One question to debate is what will be needed from here for multilateral international tax reform to finally go ahead? From a big picture perspective, at the international level, most countries have committed to make changes. The handful of countries that have not yet committed to the rules, and that continue to engage in discussions with the OECD, such as Ireland, Hungary, Kenya and Nigeria, may make local implementation more complicated, particularly within the European Union where a Directive to implement the rules was expected. 

It seems unlikely, however, that these difficulties would be enough to stop the momentum for changes to be implemented by other countries. The undertaxed payment rule, for example, would, depending on the final design, tax low-taxed profits in other countries even if the income inclusion rule is not adopted in the parent company jurisdiction.

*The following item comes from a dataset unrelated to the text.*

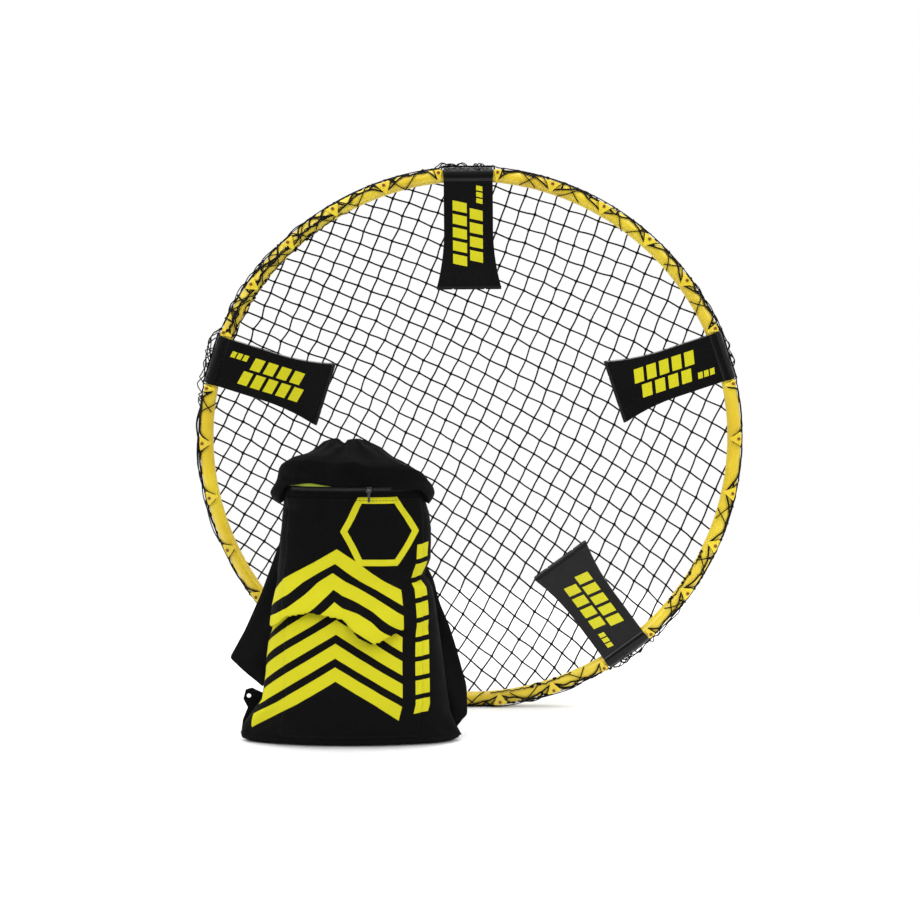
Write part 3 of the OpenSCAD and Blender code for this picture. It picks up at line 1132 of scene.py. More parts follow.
    def trace(self, knots: np.ndarray) -> list:
        """Turns one row of knots into lines that stop at the net's edge.

        Args:
            knots: The row's knots in the flat net.

        Returns:
            Lists of points in the row frame.
        """
        lines, line = [], []
        for (x0, z0), (x1, z1) in zip(knots[:-1], knots[1:]):
            outer = max(math.hypot(x0, z0), math.hypot(x1, z1)) > self.kit.space.ring_r - 0.02
            steps = 6 if outer else 2
            bow = self.rng.uniform(-0.0006, 0.0006)
            side = Vector((z0 - z1, x1 - x0)).normalized() * bow
            for k in range(steps):
                t = k / steps
                sway = math.sin(math.pi * t)
                x = x0 + (x1 - x0) * t + side.x * sway
                z = z0 + (z1 - z0) * t + side.y * sway
                if self.inside(x, z):
                    line.append(self.wrap(x, z))
                elif line:
                    lines.append(line)
                    line = []
        if line:
            lines.append(line)
        return [found for found in lines if len(found) > 1]

    def tangles(self) -> tuple:
        """Returns the bunched cords where the edge is slack, and the places of their knots."""
        lines, knots = [], []
        for strand, (depth, wave) in enumerate(((0.0545, 0.0055), (0.0470, 0.0080))):
            for low, high, _ in self.slack[:1] if strand else self.slack:
                a = math.radians(low + 3 + 4 * self.rng.random())
                stop = math.radians(high - 3 - 4 * self.rng.random())
                line = []
                while a < stop:
                    if abs(self.kit.space.leg_offset(a)) < self.kit.space.sleeve_half + 0.004:
                        lines.append(line)
                        line = []
                    else:
                        wide = noise.noise(Vector((a * 24.0, strand * 7.0, 3.0)))
                        fine = noise.noise(Vector((a * 75.0, strand * 3.0, 9.0)))
                        radius = self.seat(a) + depth + wave * wide + 0.0032 * fine
                        line.append(self.wrap_at(radius, a, 0.0004 + 0.0014 * strand))
                        if self.rng.random() < 0.10:
                            knots.append(line[-1])
                    a += 0.0045
                lines.append(line)
        return [line for line in lines if len(line) > 3], knots

    def is_bare(self, angle: float) -> bool:
        """Returns whether the edge stops short at an angle."""
        return any(self.away(angle, middle) < half for middle, half in self.bare)

    def across(self, start: float, end: float, low: float, high: float) -> list:
        """Returns a cord that runs over the rim's front.

        Args:
            start: Angle where it starts.
            end: Angle where it ends.
            low: How far round the rim it starts.
            high: How far round the rim it ends.

        Returns:
            Its points in the row frame.
        """
        line = []
        for step in range(13):
            t = step / 12
            a = start + (end - start) * t
            radius = self.seat(a) + low + (high - low) * t + 0.0014 * math.sin(5.0 * t + 9.0 * start)
            line.append(self.wrap_at(radius, a, 0.0010))
        return line

    def rim_cords(self) -> list:
        """Returns the cord along the rim's outer side and those that run over its front."""
        space = self.kit.space
        lines, line = [], []
        for k in range(1801):
            a = math.tau * k / 1800
            if abs(space.leg_offset(a)) < space.sleeve_half + 0.002:
                lines.append(line)
                line = []
                continue
            reach = 0.0212 + 0.0012 * noise.noise(Vector((a * 30.0, 7.0, 1.0)))
            radius = self.seat(a) + reach
            line.append(self.wrap_at(radius, a, 0.0003))
        lines.append(line)
        for number in range(1, LEG_COUNT + 1):
            hooks = space.hook_angles(number)
            for k, hook in enumerate(hooks):
                half = 0.010 if k in (0, 5) else 0.022 + 0.006 * self.rng.random()
                for side in () if self.is_bare(hook) or self.slackness(hook) > 0.6 else (-1, 1):
                    lines.append(self.across(hook + side * 0.0050 / space.ring_r,
                                             hook + side * half / space.ring_r, 0.0455, 0.0214))
            for first, second in zip(hooks[:-1], hooks[1:]):
                middle = (first + second) / 2
                if self.is_bare(middle):
                    continue
                for side in (-1, 1):
                    start = middle + self.rng.uniform(-0.020, 0.020) / space.ring_r
                    long = side * self.rng.uniform(0.018, 0.034) / space.ring_r
                    lines.append(self.across(start - long, start + long * 0.4, 0.0216,
                                             self.rng.uniform(0.052, 0.062)))
                if self.slackness(middle) > 0.5:
                    lines.append(self.across(first + 0.012 / space.ring_r, middle, 0.0560, 0.0230))
                    lines.append(self.across(second - 0.012 / space.ring_r, middle, 0.0560, 0.0230))
        return [found for found in lines if len(found) > 1]

    def loops(self) -> list:
        """Returns the small loose loops that stand out past the rim."""
        lines = []
        for middle, width, out, count in self.hanging:
            for _ in range(count):
                at = middle + self.rng.uniform(-0.5, 0.5) * width
                wide = width * self.rng.uniform(0.30, 0.60)
                far = out * self.rng.uniform(0.55, 1.0)
                start, lean = self.rng.uniform(1.1, 1.9), self.rng.uniform(-0.6, 0.6)
                line = []
                for k in range(25):
                    t = k / 24
                    a = math.radians(at + wide * (t - 0.5) + 0.35 * wide * lean * math.sin(math.pi * t) ** 2)
                    bulge = far * math.sin(math.pi * t) ** 0.8 * (1.0 - 0.18 * math.cos(4.0 * math.pi * t))
                    lift = self.lift(a) + 0.0012
                    turn = start + 0.35 * math.sin(2.0 * math.pi * t)
                    line.append(self.kit.space.at(self.seat(a) + (lift + bulge) * math.sin(turn), a,
                                                  -(lift + bulge) * math.cos(turn)))
                lines.append(line)
        return lines

    def knot_mesh(self) -> bpy.types.Mesh:
        """Returns one small knot: a lump with the grooves of its crossing cords."""
        bm = bmesh.new()
        bmesh.ops.create_icosphere(bm, subdivisions=1, radius=self.knot_r)
        for v in bm.verts:
            d = v.co.normalized()
            groove = 0.80 + 0.25 * abs(math.sin(3.1 * d.x + 2.3 * d.y)) + 0.10 * math.cos(5.0 * d.z)
            v.co = Vector((d.x * 1.15, d.y * 0.95, d.z * 0.72)) * self.knot_r * groove
        bmesh.ops.recalc_face_normals(bm, faces=bm.faces)
        return mesh_from(bm, "knot")

    def build(self) -> None:
        """Builds the net's strands, knots, edge cord and slack."""
        p = self.lattice()
        n = len(p)
        lines = []
        for k in range(n):
            lines += self.trace(p[:, k])
            lines += self.trace(p[k, :])
        strands = self.kit.sweep("net_strands", lines, self.cord_r, 6, "cord")
        self.kit.finish(strands, Body.RING.value, Slot.CORD, "cord", "net_bed")
        bunched, tied = self.tangles()
        places = tied + [self.wrap(*p[i, j]) for i in range(n) for j in range(n)
                         if self.inside(p[i, j, 0] * 1.004, p[i, j, 1] * 1.004)]
        for place in places:
            place.z = max(place.z, self.knot_r * 0.8)
        turns = [(self.rng.uniform(-0.5, 0.5) + math.pi / 2, self.rng.uniform(0, math.tau),
                  self.rng.uniform(-0.5, 0.5)) for _ in places]
        knots = self.kit.copies("net_knots", self.knot_mesh(), places, turns, "cord", 0.15, 5)
        self.kit.finish(knots, Body.RING.value, Slot.CORD, "cord")
        edge = []
        for k in range(1440):
            a = math.tau * k / 1440
            edge.append(self.wrap_at(self.seat(a) + self.end_at(a), a, 0.0004))
        border = self.kit.sweep("net_edge_cord", [edge], self.cord_r, 6, "cord", closed=True)
        self.kit.finish(border, Body.RING.value, Slot.CORD, "cord", "net_edge")
        loose = bunched + self.rim_cords() + self.loops()
        slack = self.kit.sweep("net_slack", loose, self.loose_r, 6, "cord")
        self.kit.finish(slack, Body.RING.value, Slot.CORD, "cord")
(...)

There are also questions around the long-term behavioural response of low-tax countries, and whether raising tax rates to the minimum to prevent tax on their profits being collected elsewhere is a feasible or logical step. 

The biggest hurdle to reform may be the complications of the US political system. It remains to be seen whether the Biden Administration can persuade the US Congress to approve the changes, especially as the window for action in Washington is later this year, before any global minimum tax is likely to be finalised by the OECD Inclusive Framework countries working on Pillar Two. Slim majorities for the Democratic Party do not make this an easy task, and it is unclear how much – if any – support the Republican Party is willing to give the effort. That will be especially important if some of the changes need to be implemented via treaty changes, which require the support of two-thirds of the Senate. But global tax reform, without the participation of the largest economy in the world, would not be reform at all.